The approximately two-week movement has a verge escapement. The striking train with countwheel sounds the hours fully and the half hours with a single strike. The white enamel dial has an outer ring with Arabic numerals and an inner ring with Roman numerals.
Both the movement and the dial are signed Viger à Paris.

The clockmaker François Viger (Rue St.Denis 1745-1783) regularly collaborated with the ébéniste Balthasar Lieutaud (master on 20 March 1749, died 10 May 1780). Lieutaud specialised in the crafting of clock cases and worked in a very pure Louis XV style, as well as the neoclassicist style from 1770 onwards. Both Viger and Lieutaud worked with the best bronze casters of their day: Jean-Joseph de Saint Germain, Charles Grimpelle, Edme Roye and Philippe Caffieri (Caffieri the Younger).

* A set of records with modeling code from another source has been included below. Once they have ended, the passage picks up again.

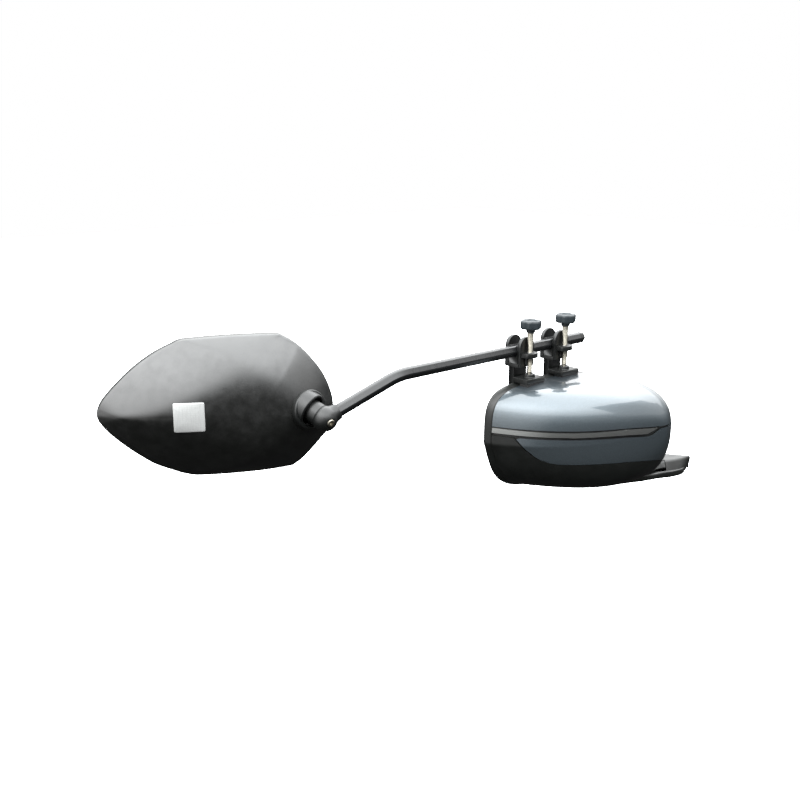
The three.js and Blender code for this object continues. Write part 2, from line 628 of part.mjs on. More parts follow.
function clampBody(x) {
  const block = box(x - 12, x + 12, -9, 9, -20, 7);
  const front = slab(archOutline(x, yoke.half, -20, yoke.top), -yoke.outer, -yoke.inner);
  const rear = slab(archOutline(x, yoke.half, -20, yoke.top), yoke.inner, yoke.outer);
  const foot = slab([[x - 14.5, -16], [x + 14.5, -16], [x + 14.5, -20.5], [x - 14.5, -20.5]], -11, 11);
  const spine = box(x - 13.5, x + 11.5, rimBackY + 1, 6, jaw.low, -19);
  const hook = box(x - 13.5, x + 11.5, -27, rimBackY + 2, jaw.low, jaw.top);
  const rib = box(x - 2.5, x + 2.5, 5, 10, -60, -19);
  const shelf = plate(lugOutline(x), lug.low, lug.top);
  const gusset = box(x - 2.5, x + 2.5, -17, -12, -17, lug.low + 1);
  const gussetCut = aim(rod(30, -10, 10, 0, 0, 4), new THREE.Vector3(1, 0, 0), new THREE.Vector3(x, -38, -26));
  const bar = fromRings([hexRing(new THREE.Vector3(x - 40, 0, 0), new THREE.Vector3(1, 0, 0), barFlats + 0.6),
    hexRing(new THREE.Vector3(x + 40, 0, 0), new THREE.Vector3(1, 0, 0), barFlats + 0.6)],
  new THREE.Vector3(x - 40, 0, 0), new THREE.Vector3(x + 40, 0, 0));
  const nutHole = rod(4.7, -40, 20, x, screwY, 24);
  const body = join(block, front, rear, foot, spine, hook, rib, shelf, cut(gusset, gussetCut));
  return cut(body, bar, nutHole);
}

function knobRings(x) {
  const profile = [[5.9, 26], [5.9, 29.2], [11.4, 30.2], [13.1, 31.8], [13.3, 39.4], [12.3, 41.4], [8.8, 41.8],
    [7.2, 40], [0, 39.2]];
  const rings = profile.slice(0, -1).map(([radius, z]) => {
    const lobes = radius > 9 ? 0.9 : 0;
    const ring = [];
    for (let k = 0; k < 30; k += 1) {
      const angle = (2 * Math.PI * k) / 30;
      const r = radius + lobes * Math.cos(6 * angle);
      ring.push(new THREE.Vector3(x + r * Math.cos(angle), screwY + r * Math.sin(angle), z));
    }
    return ring;
  });
  const [, topZ] = profile[profile.length - 1];
  return fromRings(rings, new THREE.Vector3(x, screwY, 26), new THREE.Vector3(x, screwY, topZ));
}

function clampParts(name, x) {
  add(`clamp_body_${name}`, clampBody(x), 'blackSatin');
  add(`jaw_rubber_${name}`, box(x - 9, x + 9, -26, rimBackY - 0.5, jaw.top + 0.2, jaw.top + 0.9), 'rubber');
  const bushBore = screwR + 0.06;
  const bushEnds = [lug.low - 0.5, lug.top + 0.5];
  const bush = [[bushBore, bushEnds[0]], [4.4, bushEnds[0]], [4.4, bushEnds[1]], [bushBore, bushEnds[1]],
    [bushBore, bushEnds[0]]];
  add(`screw_bush_${name}`, turned(bush, x, screwY, 0, 18), 'brass');
  const shaft = [[0, -34], [1.8, -33.4], [3.1, -31.6], [3.1, -29.8], [2.1, -28], [screwR, -27], [screwR, 6],
    [4.6, 25.5], [screwR, 25.7], [screwR, 37.6], [0, 37.6]];
  add(`clamp_screw_${name}`, turned(shaft, x, screwY, 0, 18), 'steel');
  add(`screw_knob_${name}`, cut(knobRings(x), rod(screwR + 0.05, 20, 37.9, x, screwY, 18)), 'greyKnob');
  const base = box(x - 17.8, x + 17.2, screwY - 12.4, screwY + 12.4, -38.6, -32.8);
  const boss = rod(7.4, -34, -28.6, x, screwY, 24);
  const seat = turned([[0, -34.4], [3.4, -34.4], [3.4, -20], [0, -20]], x, screwY, 0, 24);
  const pad = cut(join(base, boss), seat);
  const [bezelFront, bezelBack] = [rimFrontY - 1, rimBackY + 1];
  const bezelRoom = fromRings([domeRing(0, 2.8, bezelFront), domeRing(0, 3.6, bezelBack)],
    new THREE.Vector3(rim.x, bezelFront, rim.z), new THREE.Vector3(rim.x, bezelBack, rim.z));
  const surface = join(domeSolid(gap), bezelRoom);
  add(`pressure_pad_${name}`, pad, 'blackSatin');
  const rubber = box(x - 16.4, x + 16.4, screwY - 11.8, screwY + 11.8, -44, -38.9);
  add(`pad_rubber_${name}`, cut(rubber, surface), 'rubber');
}

function clamps() {
  Object.entries(clampX).forEach(([name, x]) => clampParts(name, x));
}

// Towing mirror head
const headFrame = headMatrix();

function headMatrix() {
  const yaw = THREE.MathUtils.degToRad(headYaw);
  const u = new THREE.Vector3(Math.cos(yaw), Math.sin(yaw), 0);
  const w = new THREE.Vector3(Math.sin(yaw), -Math.cos(yaw), 0);
  const v = new THREE.Vector3(0, 0, 1);
  const origin = ballAt.clone().addScaledVector(u, -ballInHead[0]).addScaledVector(v, -ballInHead[1])
    .addScaledVector(w, -ballInHead[2]);
  return new THREE.Matrix4().makeBasis(u, v, w).setPosition(origin);
}

function placeHead(geometry) {
  return geometry.clone().applyMatrix4(headFrame);
}

// Parts of the outline, by their first and last point, and how far from each the face takes to level out
const headTip = [{ from: 0, to: 7, reach: 125 }, { from: 26, to: 33, reach: 125 }];
const headBlunt = [
  { from: 7, to: 12, reach: 62 },
  { from: 12, to: 21, reach: 84 },
  { from: 21, to: 26, reach: 62 },
];
const headPoints = headOutline.map(([u, v]) => new THREE.Vector2(u * headScale[0], v * headScale[1]));

function distanceToLine(point, start, end) {
  const along = end.clone().sub(start);
  const share = point.clone().sub(start).dot(along) / along.lengthSq();
  return point.distanceTo(start.clone().addScaledVector(along, THREE.MathUtils.clamp(share, 0, 1)));
}

// How far the face has risen above one part of the outline, whose ends run on straight
function riseFrom({ from, to, reach }, point) {
  const line = headPoints.concat(headPoints[0]).slice(from, to + 1);
  const last = line.length - 1;
  const before = line[0].clone().lerp(line[1], -30);
  const after = line[last].clone().lerp(line[last - 1], -30);
  const path = [before, ...line, after];
  const distances = path.slice(1).map((end, i) => distanceToLine(point, path[i], end));
  return headDepth * (1 - (1 - Math.min(reach, ...distances) / reach) ** 2);
}

// The least of several values, rounded off where they are nearly equal
function softLeast(values, softnessAt) {
  const lowest = Math.min(...values);
  const softness = softnessAt(lowest);
  const total = values.reduce((sum, value) => sum + Math.exp((lowest - value) / softness), 0);
  return lowest - softness * Math.log(total);
}

// Depth of the head's face: it curves up from every part of the outline, and they blend towards the middle
function headRise(u, v) {
  const point = new THREE.Vector2(u, v);
  const blunt = softLeast(headBlunt.map((side) => riseFrom(side, point)), (lowest) => 9 - 8 * Math.exp(-lowest / 14));
  const sides = [blunt, ...headTip.map((side) => riseFrom(side, point))];
  return Math.max(0, softLeast(sides, (lowest) => 0.4 + 5 * (lowest / headDepth) ** 2));
}

// The head's outline shrunk to a share of its size and grown by a distance, on its face or at a fixed depth
function headRing(share, grow, depth) {
  return headPoints.map(({ x, y }) => {
    const away = new THREE.Vector2(x - headMiddle[0], y - headMiddle[1]);
    const bare = new THREE.Vector2(...headMiddle).addScaledVector(away, share);
    const spot = bare.clone().addScaledVector(away, (share * grow) / away.length());
    const rise = depth === undefined ? headRise(bare.x, bare.y) + Math.max(grow, -skin) : depth;
    return new THREE.Vector3(spot.x, spot.y, rise);
  });
}

const headShares = [0.16, 0.34, 0.5, 0.64, 0.76, 0.86, 0.94, 1];

function headMid(grow) {
  return new THREE.Vector3(headMiddle[0], headMiddle[1], headRise(...headMiddle) + grow);
}

function headSolid(grow, back) {
  const rings = headShares.map((share) => headRing(share, grow));
  rings.push(headRing(1, grow, back));
  return fromRings(rings, headMid(grow), new THREE.Vector3(headMiddle[0], headMiddle[1], back));
}

function headShell() {
  const inside = headSolid(-skin, -headRim - 5);
  return cut(headSolid(0, -headRim), inside);
}

function alongStem(geometry) {
  return aim(geometry, knuckleAt.clone().sub(ballAt), ballAt);
}

// Which way the head's face looks at a place on it
function faceNormal(at) {
  const { x: u, y: v } = at.clone().applyMatrix4(headFrame.clone().invert());
  const slopeU = (headRise(u + 2, v) - headRise(u - 2, v)) / 4;
  const slopeV = (headRise(u, v + 2) - headRise(u, v - 2)) / 4;
  return new THREE.Vector3(-slopeU, -slopeV, 1).transformDirection(headFrame);
}

function headParts() {
  const socketAt = ballAt.clone().lerp(knuckleAt, socketShare);
  const socketHole = alongStem(rod(17.6, -4, 40, 0, 0, 32));
  const cupRoom = sphere(13.3, ballAt, 20, 12);
  add('head_shell', cut(placeHead(headShell()), socketHole, cupRoom), 'blackMatt');
  const outside = placeHead(headSolid(gap, -headRim - 6));
  const ring = turned([[16.8, 2], [20, 2], [20, 13], [18.9, 14.2], [16.8, 14.2], [16.8, 2]], 0, 0, 0, 36);
  const foot = [[18, -6], [23.2, -6], [23.2, 0], [22.4, 1.2], [21.2, 1.6], [18, 1.6], [18, -6]];
  const flange = turned(foot, 0, 0, 0, 36);
  const bore = alongStem(rod(16.8, -10, 40, 0, 0, 36));
  const collar = join(alongStem(ring), aim(flange, faceNormal(socketAt), socketAt));
  add('socket_collar', biggest(cut(collar, outside, cupRoom, bore)), 'blackSatin');
  const mouth = alongStem(rod(9.4, 0, 30, 0, 0, 20));
  const cup = cut(sphere(12.9, ballAt, 20, 12), sphere(9.9, ballAt, 20, 12), mouth, alongStem(cylinderAbove(3.8)));
  add('socket_cup', cup, 'blackMatt');
  const ballRoom = sphere(ballR + 0.1, ballAt, 20, 14);
  const seat = cut(sphere(9.5, ballAt, 20, 12), ballRoom, alongStem(cylinderAbove(3)));
  add('ball_seat', seat, 'nylon');
  const glassRing = headRing(1, -skin - 0.8, -headRim + 1.5).map((p) => [p.x, p.y]);
  add('tow_glass', placeHead(plate(glassRing, -headRim + 1.2, -headRim + 3.2)), 'mirror');
  add('tow_glass_backing', placeHead(plate(glassRing, -headRim + 3.5, -headRim + 5)), 'blackMatt');
  const patch = toGeometry(toSolid(headSolid(1.3, -6)).intersect(toSolid(box(...reflectorBox, 0, 80))));
  add('reflector', placeHead(cut(patch, headSolid(gap, -8))), 'reflector');
}

function cylinderAbove(height) {
  return rod(30, height, height + 40, 0, 0, 24);
}

[housingSkins, rearBezel, indicatorParts, housingFrame, glassDrive, mirrorGlass, footParts, armParts,
  clamps, headParts].forEach((make) => make());

export default part;
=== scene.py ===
import math

import bpy
import numpy as np
from mathutils import Matrix, Vector


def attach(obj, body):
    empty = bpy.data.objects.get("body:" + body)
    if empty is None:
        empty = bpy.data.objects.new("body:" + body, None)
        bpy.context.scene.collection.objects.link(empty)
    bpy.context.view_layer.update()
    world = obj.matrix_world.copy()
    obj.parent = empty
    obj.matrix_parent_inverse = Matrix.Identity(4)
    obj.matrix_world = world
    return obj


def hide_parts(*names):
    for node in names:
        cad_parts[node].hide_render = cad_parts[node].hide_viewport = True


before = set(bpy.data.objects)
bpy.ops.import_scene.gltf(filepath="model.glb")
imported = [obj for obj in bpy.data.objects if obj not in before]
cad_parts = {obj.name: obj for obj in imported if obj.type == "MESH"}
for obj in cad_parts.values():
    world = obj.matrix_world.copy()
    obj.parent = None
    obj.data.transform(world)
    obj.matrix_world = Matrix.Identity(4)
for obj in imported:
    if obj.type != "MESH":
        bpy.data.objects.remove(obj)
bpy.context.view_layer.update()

# Lengths below are millimetres in the arm's frame: its origin is on the arm's axis at the outer clamp.
DOOR_FACE = np.array([270.0, -64.0, -187.0])
MM = 0.001


# ---------------------------------------------------------------- mesh helpers
def place(points):
    return (np.asarray(points, float) - DOOR_FACE) * MM


def make_piece(name, points, faces, material, body, slot, replaced=(), smooth=True):
    mesh = bpy.data.meshes.new(name)
    mesh.from_pydata([tuple(p) for p in place(points)], [], [tuple(int(i) for i in f) for f in faces])
    mesh.validate()
    mesh.polygons.foreach_set("use_smooth", [smooth] * len(mesh.polygons))
    piece = bpy.data.objects.new(name, mesh)
    bpy.context.scene.collection.objects.link(piece)
    piece.data.materials.append(material)
    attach(piece, body)
    if replaced:
        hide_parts(*replaced)
    return piece


def add_modifier(piece, kind, **settings):
    modifier = piece.modifiers.new(kind.title(), kind)
    for key, value in settings.items():
        setattr(modifier, key, value)
    return modifier


def thicken(piece, thickness, edge):
    add_modifier(piece, "SOLIDIFY", thickness=thickness * MM, offset=-1)
    soften(piece, edge)


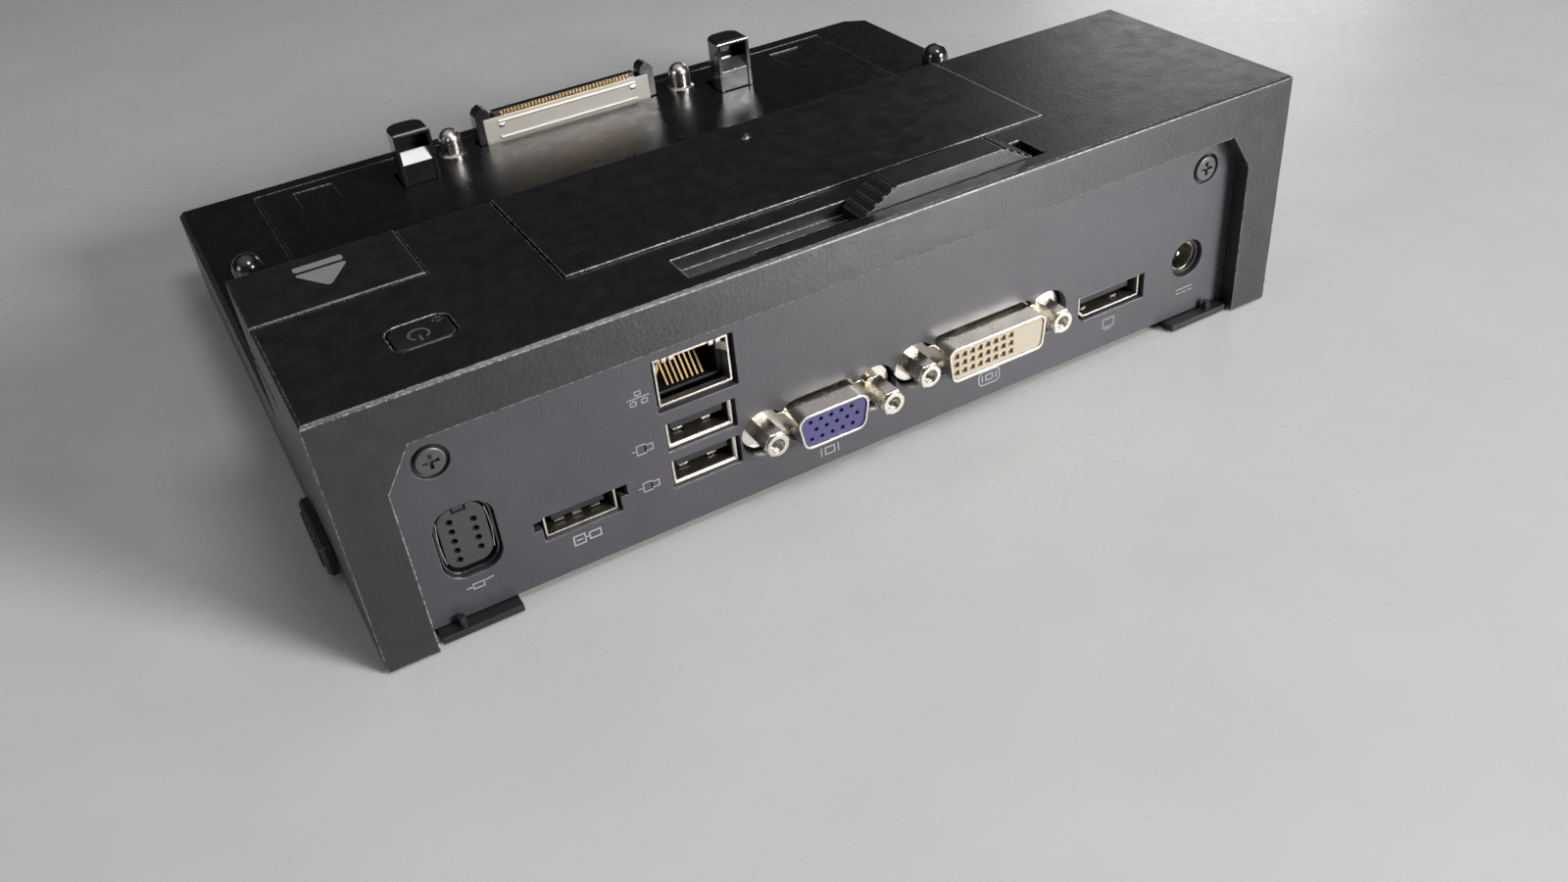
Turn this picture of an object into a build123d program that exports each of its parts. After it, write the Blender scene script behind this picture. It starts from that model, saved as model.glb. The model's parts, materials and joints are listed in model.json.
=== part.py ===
from build123d import *
import os
from math import atan2, degrees, hypot

"""Laptop docking station: a flat tray that carries the laptop's rear half, and a raised block behind it
with the sockets.  X runs to the user's right, Y to the rear and Z up; the origin is the centre of the
footprint, on the table.  All sizes are in millimetres."""

# ---------------------------------------------------------------- overall sizes
width = 206.0                 # over both side walls
depth = 169.0                 # front edge of the tray to the rear face
tray_top = 22.8               # top of the tray
block_top = 53.0              # top of the raised block
block_depth = 56.0            # front face of the block to the rear face
skirt_bottom = 1.8            # lower edge of the casings
leg_bottom = 0.4              # lower edge of the two rear legs
wall = 2.2                    # casing walls
rear_wall = 4.0               # frame round the recessed panel
seam = 0.35                   # gap round pieces that move in an opening
clear = 0.3                   # gap between pieces that only sit side by side
edge = 1.0                    # bevel on the outer edges

side = width / 2
rear = depth / 2
front = -depth / 2
block_front = rear - block_depth

# ---------------------------------------------------------------- rear panel
panel_thick = 2.0
panel_face = rear - rear_wall
panel_half = side - 9.6       # half width of the recess
panel_top = 43.6
panel_corner = 8.0            # height of the recess's sloping corners
panel_corner_run = 5.2
panel_lip = 1.4               # how far the panel laps behind its frame
panel_screw_x = panel_half - 8.3
panel_screw_z = 36.2

# ---------------------------------------------------------------- pieces on the block's top
skin = 2.0                    # thickness of the spacer, eject button and power button
pocket = skin + 0.4           # how far the casing steps in under them
proud = 0.35                  # how far the spacer and the eject button stand above the block
spacer_half = 52.0
spacer_depth = 38.5           # front face to the groove behind the plate
spacer_travel = 12.0
thumb_travel = 33.0
track_left, track_right = 34.7, -41.8
track_front, track_rear = rear - rear_wall - 7.5, rear - rear_wall + 0.4
track_depth = 2.8
thumb_height = 3.5            # tab above the block's top
thumb_left, thumb_right = -0.6, -39.6
thumb_ramp = 7.6
eject_width = 31.4
eject_depth = 20.7
eject_skirt = 14.0
eject_travel = 2.2
button_x, button_y = side - 24.4, rear - 15.8
button_w, button_d, button_r = 10.6, 8.4, 2.2
button_travel = 0.8

# ---------------------------------------------------------------- docking side
hook_x = 45.8
hook_width = 9.6
hook_y = front + 21.5         # centre of the hook's stem
hook_top = 36.8
hook_fore = 3.6               # the hood's reach in front of the stem's centre
hook_nose = 5.0               # and behind it
hook_frame = 0.9              # wall left round the hood's mouth
hook_swing = 3.0              # room in front of a hook for its swing
shaft_r = 2.0
shaft_z = 12.8
shaft_fit = 0.06
pin_x = 33.8
pin_y = front + 14.6
pin_r = 3.0
pin_top = 30.2
pin_collar = 0.8              # how far a pin's collar stands out
dock_half = 24.2
dock_rear = front + 15.0
dock_thick = 5.0
dock_top = 29.8
post_x = side - 8.3
post_y = front + 52.5
post_r = 3.6
post_height = 7.4
post_peg_r = 1.5
peg_fit = 0.05                # gap round a peg or pin that is pressed into the tray

# ---------------------------------------------------------------- lock slide in the right side wall
lock_y0, lock_y1 = rear - 47.0, rear - 29.0
lock_z0, lock_z1 = 2.6, 9.4
lock_mid = 7.2                # height of the slot in the wall
lock_travel = 6.0
lock_stem, lock_stem_h = 4.0, 2.0
lock_stem_y = lock_y0 + 4.0
lock_gap = 0.15

# ---------------------------------------------------------------- screws that hold the base pan
tray_screws = [(-68, front + 14), (68, front + 14), (27 - side, front + 70), (side - 27, front + 70)]
block_screws = [(9 - side, rear - 12), (side - 9, rear - 12)]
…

The movement is housed in a symmetrical, accolade-shaped gilt bronze case decorated along the dial with an elegantly draped festoon. The case is crowned with a stack of books, a lyre and a sprig of laurel. Below the glazed lenticle is an arc encompassing a bust of a man from classical antiquity. At its four corners, the clock stands on feet in the shape of dog’s heads.

The iconography may refer to loyalty, in which case the central figure might be identified as Odysseus, who - after 22 years of absence - was recognised by nobody, except his dog Argos.